Readers may find the whole area of central government subsidy – so important to councils in helping them run their housing affairs, to housing associations in trying to build affordable housing for sale and rent to meet need and aspirations, and to individuals who would otherwise struggle to pay their rent – easier to appreciate if they think of the state as a benevolent if rather dotty parent who believes they have the best interests of their children at heart. The children rarely have sufficient resources of their own to buy what they need and want, and may have a very different view of the amount they need than the main provider. Ultimately, however, the parent considers him or herself to be the final arbiter of how much the child should receive, either to spend directly or to have spent on them, and though they may listen carefully to what the child says, will take it upon themselves to make the decision, even if the money used is in fact the child’s, but held in trust for them. The state and its agency which helps fund housing association development, the Housing Corporation, is always prepared to listen, but at the end of the day, it will decide how much or how little will be given out, or recycled, as it considers itself to be the guardian of the public purse, and has to juggle the needs of local authorities against those of other considerations, such as national security, environmental protection and running its bureaucracy. Analogy always lacks complete accuracy, but can often be usefully employed to make sense of what at first appears to be arcane and almost poetic dialogue.
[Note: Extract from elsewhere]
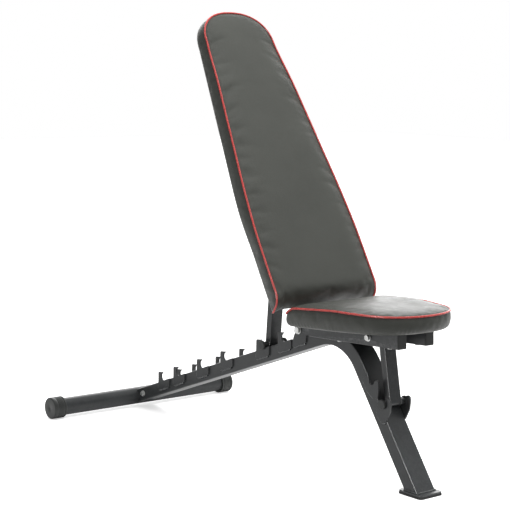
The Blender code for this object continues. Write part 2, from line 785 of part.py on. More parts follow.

Development is the next great theme of the social housing. It is about building flats and houses for rent and for sale which those, now and in the future, who are on lower incomes who cannot easily compete in the marketplace, or who are out of the race entirely, can afford to live in, which is suitable for their needs, and which meets both their aspirations, at least in part, and those of the provider. It links clearly to the theme of supply and demand: how much, when and where, are perennial questions raised and not always satisfactorily answered. At times of very great demand, where the state has perceived there to be a ‘housing crisis’, such as after the First and Second World Wars, the establishment has busied itself in rushing up new towns, enabling the expansion of existing ones, and encouraging the construction of high-density estates and dwelling-types, including tower blocks and the like, to house the people: and at other times, it has encouraged the demolition of homes deemed to be surplus to requirement. Changes in the law, such as the 1925 Building Societies Act, which made it much easier to get mortgages to buy homes over twenty-five or thirty years, and the consequent growth of lending institutions and products to help relieve individuals of their money over the long term, prompted a massive development of suburbs around London and other major cities from the 1920s onwards. As a result, three-bed semi land has become an enduring feature of the built environment, as much as high levels of owner-occupation as the preferred tenure has become a prominent feature – and one of the most discussed aspect of – the social landscape of this country.

This is the stuff of development, and the rest – the technical bits including land assembly, planning policy and practice, construction options and technology, the design of sustainable communities if this is ever possible, and the improvement of existing estate layouts and dwellings to address social as well as structural issues – falls into place once the big picture is defined.

The reality of housing studies is that all of these themes are linked, and centred on the needs of households and the constraints imposed by public policy choices and pressures, and it is the links which will be stressed time and time again in this social housing course, to help the reader get a handle on the big picture, which will perhaps motivate them to change the housing system for the better, or at least to understand where they fit in the housing provision and management system.